I don't recommend this method, but if like me you have made it to almost 50 with all your fingers ..... then go for it

this left me with a jagged edge - hmmm Ok lets sort that out with the big sanding disk on my lathe - 123 hey its working 456 Bang! hopper flys across the room







"I saaaay , bad show old boy" - or words to that effect

the result of this was a couple of hairline cracks to the lip of the cut down hopper - not really visible but it bothers me (if anyone has a spare mazzer or rossi or brazilia hopper suitable for cutting down -let me know)

The cut down hopper works and fits as is even looks of from a distance and fits under the cupboards - huzzah


----------



## Missy (Mar 9, 2016)

That's a novel solution! Didn't fancy a lens hood hopper?


----------



## jimbojohn55 (Jan 15, 2016)

Missy said:


> That's a novel solution! Didn't fancy a lens hood hopper?


Hi Missy, I would have but I wanted to be able to see when the beans were getting low, I think I can get 250g in it still as well, - as its under a cupboard It would be a bit of pain to drag it in and out to refill it all the time.

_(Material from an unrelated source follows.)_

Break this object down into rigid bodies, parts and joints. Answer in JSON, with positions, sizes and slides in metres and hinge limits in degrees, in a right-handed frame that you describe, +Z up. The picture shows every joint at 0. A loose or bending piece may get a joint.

Having said this the hoppers base is exactly 50mm and there are lots of 50mm acrylic tubes on fleabay, so I'm tempted to have a go at something else!


----------



## Dylan (Dec 5, 2011)

The lens hood didn't seem to work so great when i had one of these, it helps a bit but nothing like it does on the Mazzer. My guess was that the throat and grind chamber doesn't have a decent air seal


----------



## jimbojohn55 (Jan 15, 2016)

Terry the grinder makes it onto the worktop. The new burrs arrived - were they curved cut like the originals.........nahh straight cut - some cheese eating surrender monkey, website now has £27 of my money, still they are well made and seem to be doing the business,,, bounders!

so there are still some more mods to be made - doserless - yet to come, but for the moment it has taken the place of my MC2 - which is on standby.

Here is the before and after shots


----------



## pips (Aug 3, 2012)

My OCD was oall over the place seeing the picture of the caked in oily bean grinds..

Loving the end product jimbojoh!!!


----------



## Ian. (Mar 6, 2016)

Wonderful stuff. I've got a RR 45, which is in need of renovation. I was tempted to just buy a lesser grinder, but reading this thread it's inspired me to work on mine.


----------



## jimbojohn55 (Jan 15, 2016)

I think the RR45 is a bit of a bargain as its solid as a rock- admittedly I'm in the process of pimping a super jolly (the doser on the SJ is not as good at sweeping out the grinds as the RR45) well not yet ! But the RR45 is very capable with a few tweeks - I would recommend putting a couple of turns of PTFE tape around the burr carrier threads to aid solid adjustment and remove any movement.


----------



## haz_pro (Apr 4, 2013)

Did you get around to a doserless mod?

Edit: just seen your other thread, did you ever go back to doserless after the static problem?


----------